* **Objective**: The material below contains a line with "Keep writing the" and a line with "shader number on". Copy exactly those two lines and all lines between them.

* **Source data**:

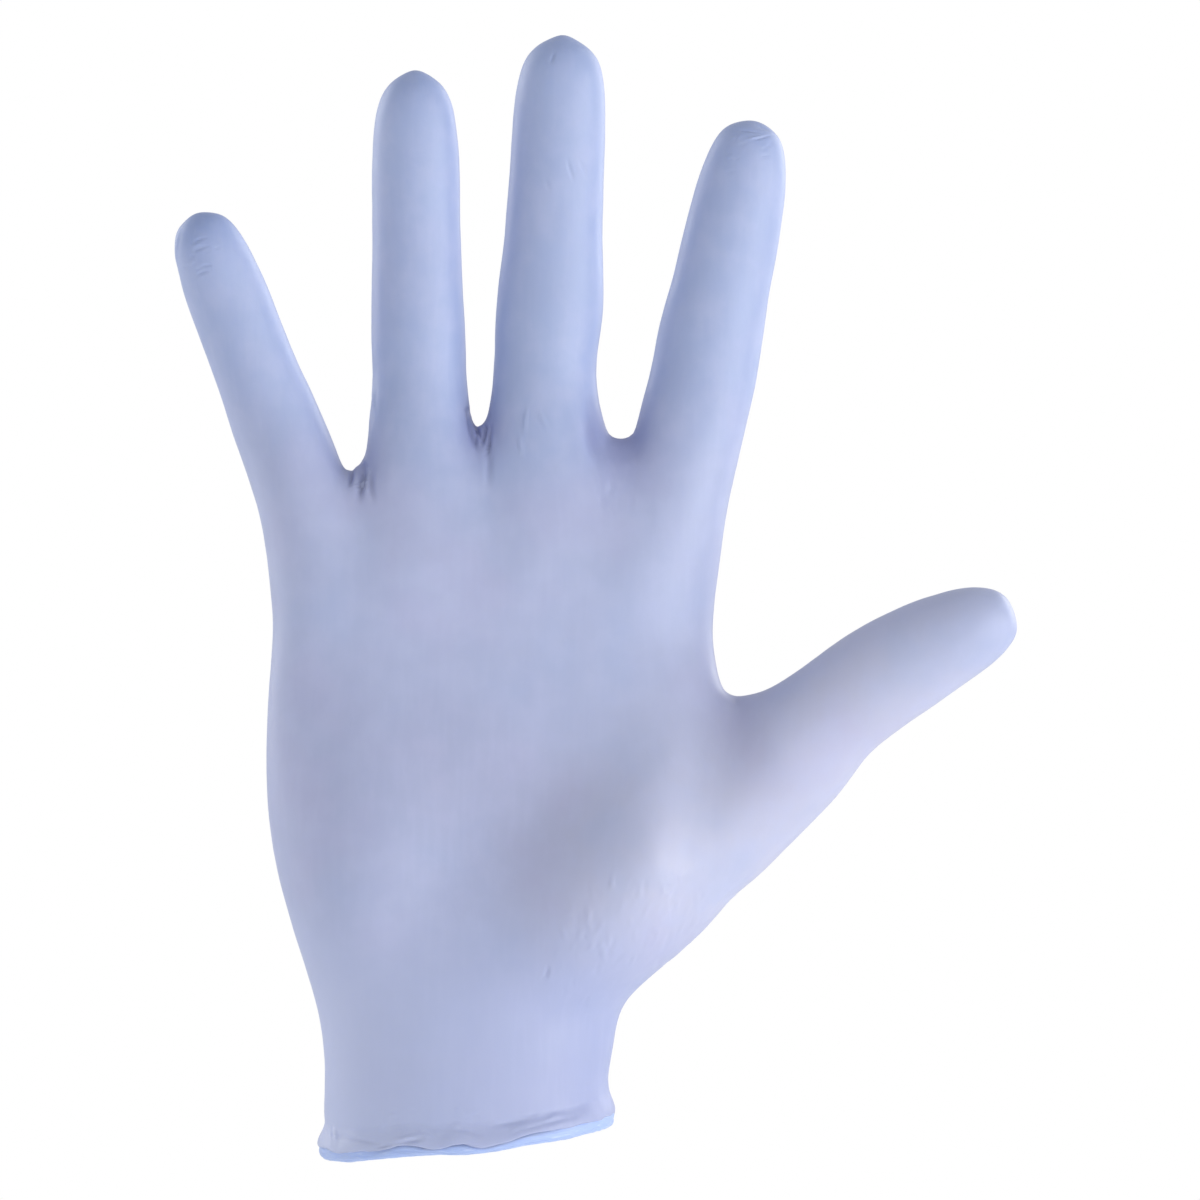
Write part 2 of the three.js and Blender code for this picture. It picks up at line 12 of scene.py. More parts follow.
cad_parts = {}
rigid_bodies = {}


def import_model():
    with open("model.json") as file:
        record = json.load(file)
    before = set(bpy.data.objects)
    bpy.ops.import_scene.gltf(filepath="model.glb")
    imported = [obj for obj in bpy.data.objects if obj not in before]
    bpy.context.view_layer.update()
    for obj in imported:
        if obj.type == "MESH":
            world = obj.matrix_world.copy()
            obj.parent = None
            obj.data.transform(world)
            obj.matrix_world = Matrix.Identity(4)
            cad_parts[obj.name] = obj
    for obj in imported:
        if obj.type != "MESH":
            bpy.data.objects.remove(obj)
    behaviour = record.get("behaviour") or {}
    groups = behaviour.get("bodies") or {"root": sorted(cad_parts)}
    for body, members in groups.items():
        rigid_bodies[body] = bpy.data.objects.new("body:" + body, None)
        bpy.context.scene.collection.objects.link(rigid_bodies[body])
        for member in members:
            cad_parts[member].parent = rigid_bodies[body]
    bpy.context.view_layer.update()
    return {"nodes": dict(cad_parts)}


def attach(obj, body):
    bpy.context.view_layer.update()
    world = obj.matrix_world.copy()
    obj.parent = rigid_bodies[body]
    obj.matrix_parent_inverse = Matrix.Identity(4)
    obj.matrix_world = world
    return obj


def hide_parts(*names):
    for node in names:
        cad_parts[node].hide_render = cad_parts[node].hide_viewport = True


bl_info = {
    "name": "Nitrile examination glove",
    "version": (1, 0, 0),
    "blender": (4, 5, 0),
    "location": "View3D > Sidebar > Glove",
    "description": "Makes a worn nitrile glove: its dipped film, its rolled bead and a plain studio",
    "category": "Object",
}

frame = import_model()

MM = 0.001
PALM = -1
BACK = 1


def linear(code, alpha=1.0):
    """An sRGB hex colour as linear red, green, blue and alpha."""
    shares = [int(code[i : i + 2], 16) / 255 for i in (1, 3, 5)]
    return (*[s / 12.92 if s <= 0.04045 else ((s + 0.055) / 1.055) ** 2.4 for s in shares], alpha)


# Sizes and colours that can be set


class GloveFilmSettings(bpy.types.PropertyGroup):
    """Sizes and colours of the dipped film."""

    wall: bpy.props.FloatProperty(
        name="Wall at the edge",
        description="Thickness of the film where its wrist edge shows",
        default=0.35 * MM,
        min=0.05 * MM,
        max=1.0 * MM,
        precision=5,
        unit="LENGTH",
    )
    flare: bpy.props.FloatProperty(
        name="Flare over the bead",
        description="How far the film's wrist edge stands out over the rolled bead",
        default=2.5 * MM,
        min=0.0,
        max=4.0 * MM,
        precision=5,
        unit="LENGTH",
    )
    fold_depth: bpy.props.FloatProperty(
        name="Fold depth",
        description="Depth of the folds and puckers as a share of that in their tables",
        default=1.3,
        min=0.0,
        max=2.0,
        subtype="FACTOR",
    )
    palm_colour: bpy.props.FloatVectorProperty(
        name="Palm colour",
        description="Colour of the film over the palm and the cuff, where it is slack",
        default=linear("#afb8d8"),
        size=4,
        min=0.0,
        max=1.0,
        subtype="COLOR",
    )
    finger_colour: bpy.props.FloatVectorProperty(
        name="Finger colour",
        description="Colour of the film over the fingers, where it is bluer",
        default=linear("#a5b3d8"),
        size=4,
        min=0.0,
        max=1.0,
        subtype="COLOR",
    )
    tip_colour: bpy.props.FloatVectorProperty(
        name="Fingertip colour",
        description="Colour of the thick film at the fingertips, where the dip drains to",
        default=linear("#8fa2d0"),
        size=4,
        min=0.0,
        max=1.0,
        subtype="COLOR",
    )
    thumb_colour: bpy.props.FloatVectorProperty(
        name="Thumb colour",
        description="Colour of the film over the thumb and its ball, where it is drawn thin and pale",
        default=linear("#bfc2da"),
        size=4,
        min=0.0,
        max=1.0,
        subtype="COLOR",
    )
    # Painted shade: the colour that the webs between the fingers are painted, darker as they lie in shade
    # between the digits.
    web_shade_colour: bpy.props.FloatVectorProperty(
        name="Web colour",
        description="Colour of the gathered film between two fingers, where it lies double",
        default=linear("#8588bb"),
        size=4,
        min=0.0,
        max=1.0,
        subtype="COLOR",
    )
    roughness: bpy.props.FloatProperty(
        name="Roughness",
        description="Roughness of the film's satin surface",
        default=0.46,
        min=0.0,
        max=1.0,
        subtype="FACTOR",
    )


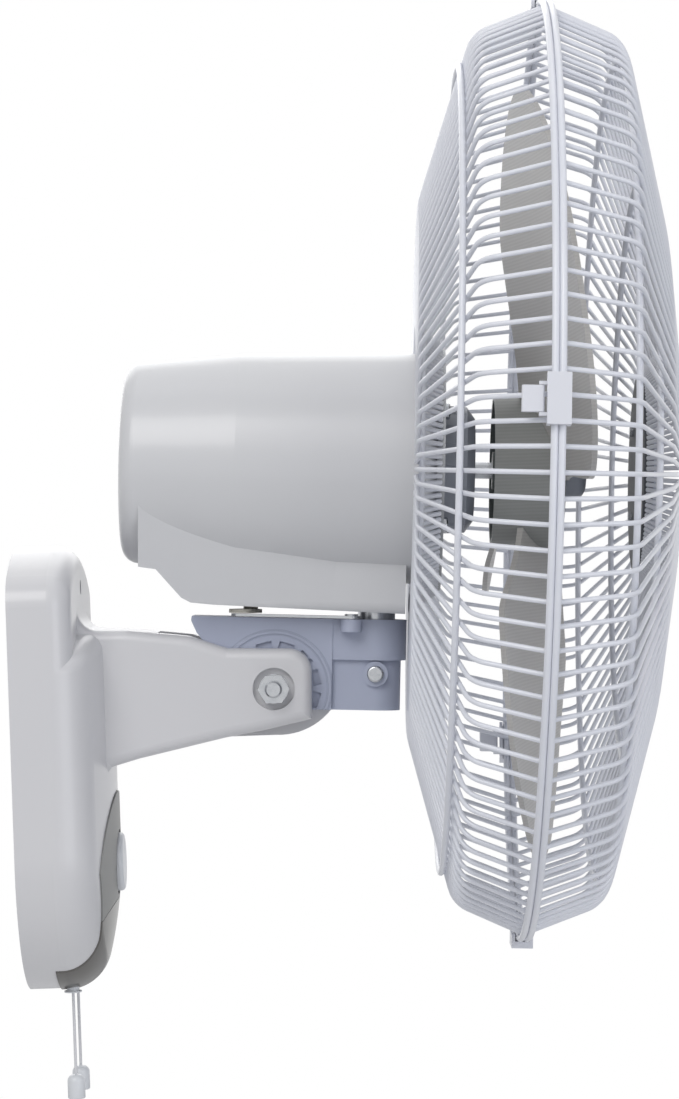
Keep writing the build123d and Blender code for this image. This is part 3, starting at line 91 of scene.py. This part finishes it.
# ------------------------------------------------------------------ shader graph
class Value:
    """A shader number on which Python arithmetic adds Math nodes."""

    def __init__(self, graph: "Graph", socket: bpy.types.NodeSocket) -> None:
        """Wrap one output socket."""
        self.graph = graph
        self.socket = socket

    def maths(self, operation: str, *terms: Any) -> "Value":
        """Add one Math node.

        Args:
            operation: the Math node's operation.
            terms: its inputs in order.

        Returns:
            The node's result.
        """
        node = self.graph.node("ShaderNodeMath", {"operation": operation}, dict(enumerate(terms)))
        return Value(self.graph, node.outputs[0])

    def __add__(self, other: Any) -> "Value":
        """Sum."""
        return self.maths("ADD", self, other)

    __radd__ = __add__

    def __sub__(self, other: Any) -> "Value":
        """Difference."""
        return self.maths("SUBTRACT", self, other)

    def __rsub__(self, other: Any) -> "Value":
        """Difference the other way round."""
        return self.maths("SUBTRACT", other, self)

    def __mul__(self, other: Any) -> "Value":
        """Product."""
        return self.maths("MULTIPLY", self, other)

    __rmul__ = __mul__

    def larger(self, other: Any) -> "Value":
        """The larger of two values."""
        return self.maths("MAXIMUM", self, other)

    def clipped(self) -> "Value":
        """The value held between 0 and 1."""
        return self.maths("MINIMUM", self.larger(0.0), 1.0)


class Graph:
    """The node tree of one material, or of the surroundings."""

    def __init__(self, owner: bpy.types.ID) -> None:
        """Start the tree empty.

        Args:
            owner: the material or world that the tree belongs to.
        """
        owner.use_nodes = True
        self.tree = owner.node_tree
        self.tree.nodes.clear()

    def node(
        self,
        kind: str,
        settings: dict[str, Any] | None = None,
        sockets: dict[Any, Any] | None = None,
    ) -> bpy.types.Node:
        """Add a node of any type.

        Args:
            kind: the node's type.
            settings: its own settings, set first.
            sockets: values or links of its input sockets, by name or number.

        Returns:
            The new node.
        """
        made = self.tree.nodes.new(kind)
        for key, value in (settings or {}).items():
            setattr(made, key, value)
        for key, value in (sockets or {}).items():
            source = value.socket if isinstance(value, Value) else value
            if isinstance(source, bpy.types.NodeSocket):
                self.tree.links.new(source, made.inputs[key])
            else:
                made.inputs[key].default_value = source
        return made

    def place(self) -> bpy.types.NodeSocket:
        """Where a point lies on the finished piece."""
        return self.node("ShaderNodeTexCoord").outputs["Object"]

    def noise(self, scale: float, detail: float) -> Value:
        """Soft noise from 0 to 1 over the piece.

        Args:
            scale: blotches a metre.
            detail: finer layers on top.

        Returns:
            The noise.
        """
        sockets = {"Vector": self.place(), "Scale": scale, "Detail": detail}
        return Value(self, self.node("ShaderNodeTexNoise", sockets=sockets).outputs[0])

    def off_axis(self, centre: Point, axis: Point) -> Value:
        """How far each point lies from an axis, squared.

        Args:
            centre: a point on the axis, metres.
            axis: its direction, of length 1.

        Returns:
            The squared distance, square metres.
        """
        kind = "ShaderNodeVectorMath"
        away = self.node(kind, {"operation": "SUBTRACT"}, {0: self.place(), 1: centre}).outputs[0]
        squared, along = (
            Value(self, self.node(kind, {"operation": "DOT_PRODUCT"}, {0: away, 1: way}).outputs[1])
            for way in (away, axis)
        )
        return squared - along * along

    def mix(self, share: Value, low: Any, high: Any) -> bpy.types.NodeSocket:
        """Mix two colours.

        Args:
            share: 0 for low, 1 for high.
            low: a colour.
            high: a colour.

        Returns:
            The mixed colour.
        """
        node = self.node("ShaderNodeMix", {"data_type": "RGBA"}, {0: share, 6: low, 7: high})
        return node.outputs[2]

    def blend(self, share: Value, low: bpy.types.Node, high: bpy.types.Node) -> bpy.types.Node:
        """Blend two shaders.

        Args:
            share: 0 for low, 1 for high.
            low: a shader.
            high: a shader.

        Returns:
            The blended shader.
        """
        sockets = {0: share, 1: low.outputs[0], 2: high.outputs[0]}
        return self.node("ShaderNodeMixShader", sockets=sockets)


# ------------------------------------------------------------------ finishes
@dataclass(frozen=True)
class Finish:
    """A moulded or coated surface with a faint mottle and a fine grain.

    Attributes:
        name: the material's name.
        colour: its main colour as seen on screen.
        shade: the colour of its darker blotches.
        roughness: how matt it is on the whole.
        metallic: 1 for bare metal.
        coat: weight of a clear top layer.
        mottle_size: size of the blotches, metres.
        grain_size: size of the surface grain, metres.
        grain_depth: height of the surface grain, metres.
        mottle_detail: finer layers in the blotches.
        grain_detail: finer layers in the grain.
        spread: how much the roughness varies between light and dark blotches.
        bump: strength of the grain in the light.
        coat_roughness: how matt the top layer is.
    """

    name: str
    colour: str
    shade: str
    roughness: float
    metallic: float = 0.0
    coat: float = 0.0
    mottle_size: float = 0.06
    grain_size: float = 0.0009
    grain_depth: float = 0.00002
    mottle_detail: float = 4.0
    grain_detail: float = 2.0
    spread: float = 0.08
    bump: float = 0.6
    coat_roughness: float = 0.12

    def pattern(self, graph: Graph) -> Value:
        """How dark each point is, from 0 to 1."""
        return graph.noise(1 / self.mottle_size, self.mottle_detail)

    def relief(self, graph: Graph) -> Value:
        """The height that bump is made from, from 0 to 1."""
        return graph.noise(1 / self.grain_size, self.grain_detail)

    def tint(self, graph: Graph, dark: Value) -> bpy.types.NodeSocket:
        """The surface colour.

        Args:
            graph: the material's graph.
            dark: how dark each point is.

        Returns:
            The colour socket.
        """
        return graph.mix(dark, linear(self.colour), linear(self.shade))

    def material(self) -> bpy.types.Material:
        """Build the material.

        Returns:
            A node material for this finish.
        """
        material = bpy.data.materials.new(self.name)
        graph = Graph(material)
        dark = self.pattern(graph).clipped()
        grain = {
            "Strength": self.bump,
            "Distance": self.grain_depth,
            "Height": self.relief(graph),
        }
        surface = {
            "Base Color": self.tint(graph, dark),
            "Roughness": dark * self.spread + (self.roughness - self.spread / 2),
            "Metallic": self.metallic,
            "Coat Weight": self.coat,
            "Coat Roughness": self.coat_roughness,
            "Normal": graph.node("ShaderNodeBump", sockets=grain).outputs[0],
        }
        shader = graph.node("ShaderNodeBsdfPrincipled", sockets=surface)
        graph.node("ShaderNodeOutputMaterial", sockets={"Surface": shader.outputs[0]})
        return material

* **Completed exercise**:
Keep writing the build123d and Blender code for this image. This is part 3, starting at line 91 of scene.py. This part finishes it.
# ------------------------------------------------------------------ shader graph
class Value:
    """A shader number on which Python arithmetic adds Math nodes."""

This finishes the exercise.